Ahora
que se habla tanto de las nuevas tecnologías, me permito presentaros el primer
acercamiento que tuvimos en el pueblo a tan magnos adelantos. Fue allá por los
sesenta. Hasta entonces siempre habíamos separado el grano de la paja, una vez
trillada la mies -como manda El Evangelio-, con la ayuda del viento. Ya se
sabía: si hacía aire, se lanzaban horconadas de mies hacia arriba para que el
viento hiciera volar la paja unos metros mientras el grano caía por su propio
peso a los pies del limpiador. El problema era que el aire, siempre caprichoso,
podía aparecer a cualquier hora, incluso por la noche o de madrugada, lo que
obligaba muchas veces a los sufridos campesinos a dormir en la era. Incluso,
podía no aparecer en varias jornadas, con lo que la parva se eternizaba,
expuesta a cualquier inclemencia porque ya se sabe que La Naturaleza o quiénquiera que mande allí arriba no suele tener en cuenta las necesidades de los
hombres del campo e, incluso, algunas veces parece manifestarles una hostilidad
fiera.
Estas
y otras razones, como el exceso de trilla para tan poca era, fueron las que
decidieron al abuelo invertir en la máquina, como siempre la llamamos. La
máquina; porque sólo había una y no existía ninguna posibilidad de confusión.

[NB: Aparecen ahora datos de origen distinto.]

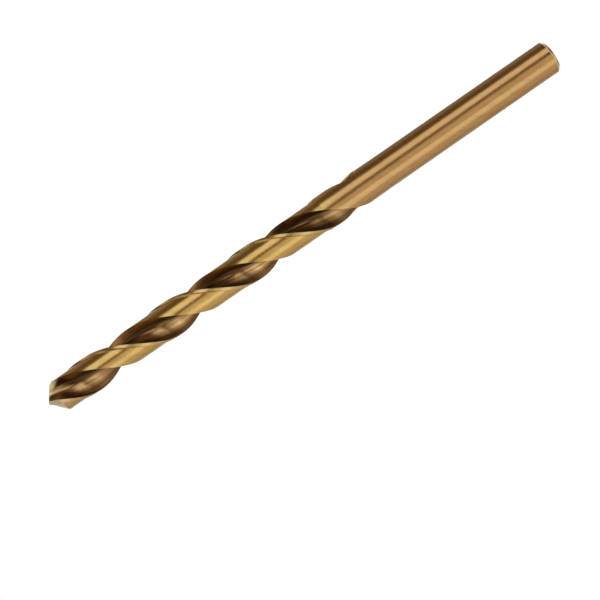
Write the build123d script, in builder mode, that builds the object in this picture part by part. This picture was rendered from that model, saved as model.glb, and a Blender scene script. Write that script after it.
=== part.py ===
from math import asin, cos, degrees, pi, radians, sin, sqrt, tan
import os

from build123d import *

# A two-flute jobber twist drill for metal, right-hand cut, ground from one bar of high-speed steel.
# +Z runs up the drill's own axis. The flat end of the shank stands on Z = 0 and the point is up.

# ---- driving dimensions, mm and degrees ----
drill_diameter = 5.0  # over the margins
overall_length = 86.0  # shank end to the place where the lips meet
flute_length = 53.5  # point to the last trace of the flutes
shank_diameter = 4.92
shank_chamfer = 0.5
neck_length = 4.0  # faint cone from the shank up to the fluted body
helix_angle = 30.3
point_angle = 135.0
web_at_point = 0.7
web_at_flute_end = 1.4
land_angle_at_point = 76.5  # arc from a leading edge back to the heel behind it
land_angle_at_flute_end = 109.5
runout_length = 3.8  # where the cutter climbs out of the bar
margin_width = 0.42  # full-diameter strip behind each leading edge, round the circumference
clearance_depth = 0.205  # how far the land behind the margin is cut below the margin
clearance_length = 46.6  # point to the shoulder where that cut stops
flank_relief = 12.0  # tilt of each flank behind its lip, square to the lip
flank_cone_angle = 45.0  # half angle of the cone each flank is ground on
flank_cone_setback = 2.0  # that cone's tip, beyond the axis along the lip
flute_count = 2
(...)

Así fue como los yernos y el hijo fueron a Piedrahíta, a la feria de labranza y
compraron el aparato que veis. En la parte trasera figuraba el nombre, digo yo
que sería de la casa madre: La Ceres, bella denominación latina que entonces no
entendíamos, pero que nos gustaba por aquello del cereal.
La
máquina llegó al pueblo en un camioncillo, pasó unos días en el corral del
abuelo y desde allí, tirada por una pareja de burros, fue llevada a la era ante
la expectación general y encerrada en una caseta fabricada al efecto y de
donde sólo salía para limpiar.
Trabajar
con ella era todo un adelanto, porque las parvas se trillaban y limpiaban inmediatamente después, por lo que no era raro escuchar a los vecinos o a los transeúntes: ¿Ya habéis
recogido el centeno? Claro, vosotros como tenéis máquina. Y aunque notábamos
algún retintín, también observábamos cierta admiración.
Hacer
funcionar el aparato requería de una cierta habilidad que fuimos consiguiendo
con el tiempo. Si bien no todos poseían la técnica depurada que se aprecia en
el vídeo,-sin duda alguna, un profesional contratado para tal fin-, todos fueron
aprendiendo que era mejor accionar la rueda sólo con los brazos que con todo el
cuerpo y, aunque limpiar era cosa de hombres, algunas intrépidas mujeres de la
familia también quisieron probar alguna vez. Todo hubiera ido mejor con un
motorcillo acoplado a la rueda motriz, pero nunca se puso porque entonces la
mano de obra era barata, sobre todo la de los mozos que estábamos de vacaciones
e ir mucho más allá con la tecnología en manos de muchos no parecía conveniente
Luego
llegaron otras al pueblo, pero ya no fue lo mismo.